### Written request:
Read the material below and count the lines holding the string "each". Give that count with nothing added.

### Task data:
......

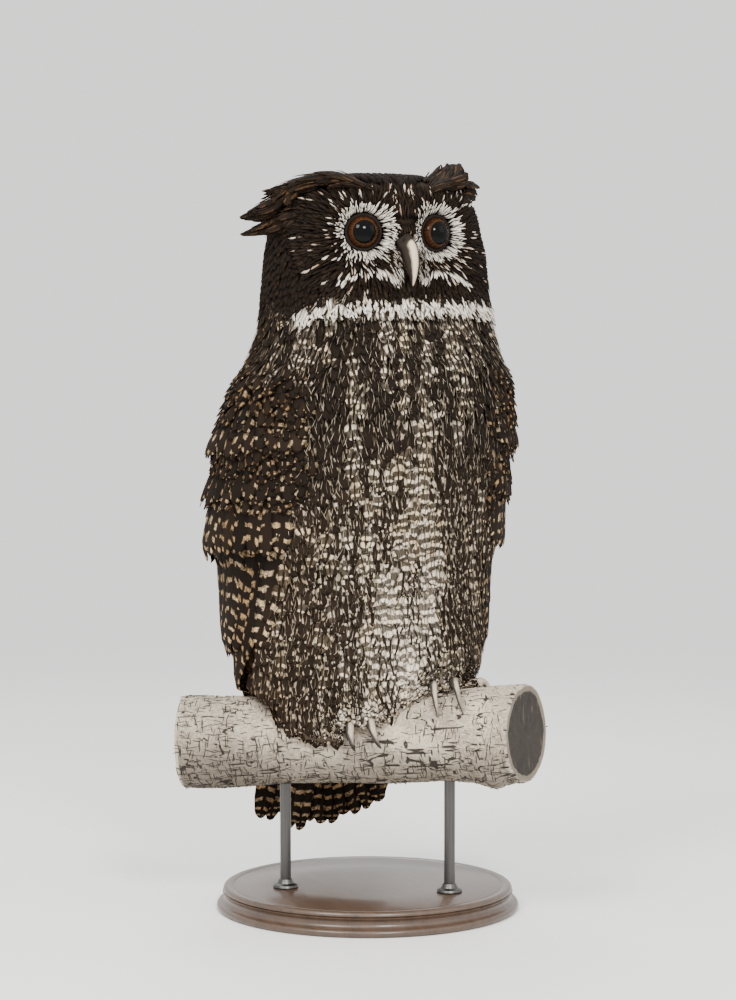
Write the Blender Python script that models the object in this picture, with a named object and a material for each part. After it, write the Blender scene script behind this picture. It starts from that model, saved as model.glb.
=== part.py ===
"""Eagle-owl on a cut branch, held by a plain display stand. Metres, +Z up.

The owl faces -Y, and its middle plane is X = 0. The origin is the middle of the
stand base's underside. Head, neck, trunk and folded wings share one outline, a
column of rings. The wings are shells on it, and thin cuts part the rest.
"""

import math

import bmesh
import bpy
from mathutils import Matrix, Vector

# Fits
GAP = 0.0004                    # left round every piece that touches another
FLAT = math.radians(0.1)        # faces that bend less than this become one
ROOM_SPARE = 0.0024             # and between plumage and toes
ROOM_FLAT = math.radians(9)
BODY_Y = 0.022                  # the middle of the standing body

# Stand
BASE_RADIUS = 0.140
BASE_HEIGHT = 0.022
BASE_EDGE = 0.004
ROD_RADIUS = 0.005
ROD_PLACES = {"right": -0.092, "left": 0.060}   # along the perch
ROD_INTO_PERCH = 0.010

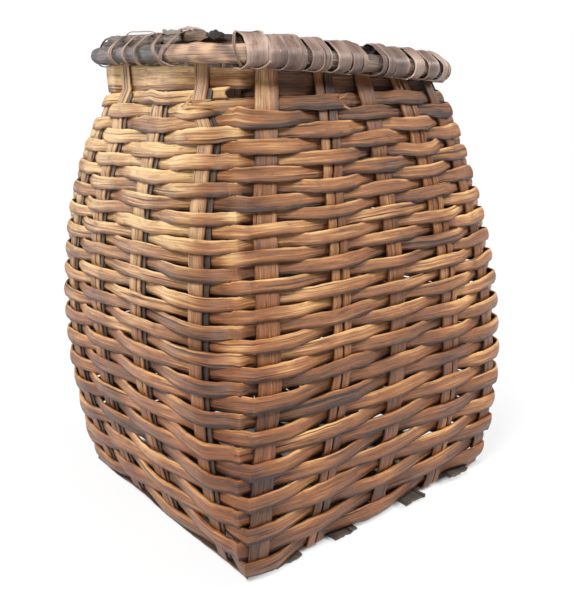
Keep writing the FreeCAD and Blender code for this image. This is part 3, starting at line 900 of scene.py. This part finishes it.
# step along the row, rise, length in mm, and how much each one points up
for number, (step, rise, length, way) in enumerate(((-8, 1, 30, 0.0), (-2, 4, 22, 0.08), (4, -6, 8, -0.9),
                                                    (-13, 0, 16, 0.2))):
    base = point + along * step * MM + normal * 4.6 * MM + UP * rise * MM
    direction = (along * (1 if number < 2 else 0.3) + UP * way).normalized()
    splinters.append(splinter(f"wood_splinter_{number + 1}", base, direction, normal, length * MM, 3.5 * MM,
                              SPLINTER_SEED + number, -0.02, 0.5))
point, normal, along = upright_place("front", 1, row_heights[1])
for number, (step, rise, way) in enumerate(((9, 3, 0.3), (11, -2, -0.5), (10, 0, 0.05))):
    base = point + along * step * MM + normal * 4.2 * MM + UP * rise * MM
    splinters.append(splinter(f"wood_row_1_end_{number + 1}", base, (along + UP * way).normalized(), normal, 9 * MM,
                              4 * MM, ROW_END_SEED + number, 0.05, 0.1))
print("splinters:", len(splinters))

# %% Dark filler splints
FILLER_SEED, FILLER_STEPS = 400, 100
FILLER_TOP, FILLER_FOOT = 0.375, 0.008
FILLER_WIDTH, FILLER_THICK = 4.6 * MM, 1.3 * MM
fillers = []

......

### The response:
2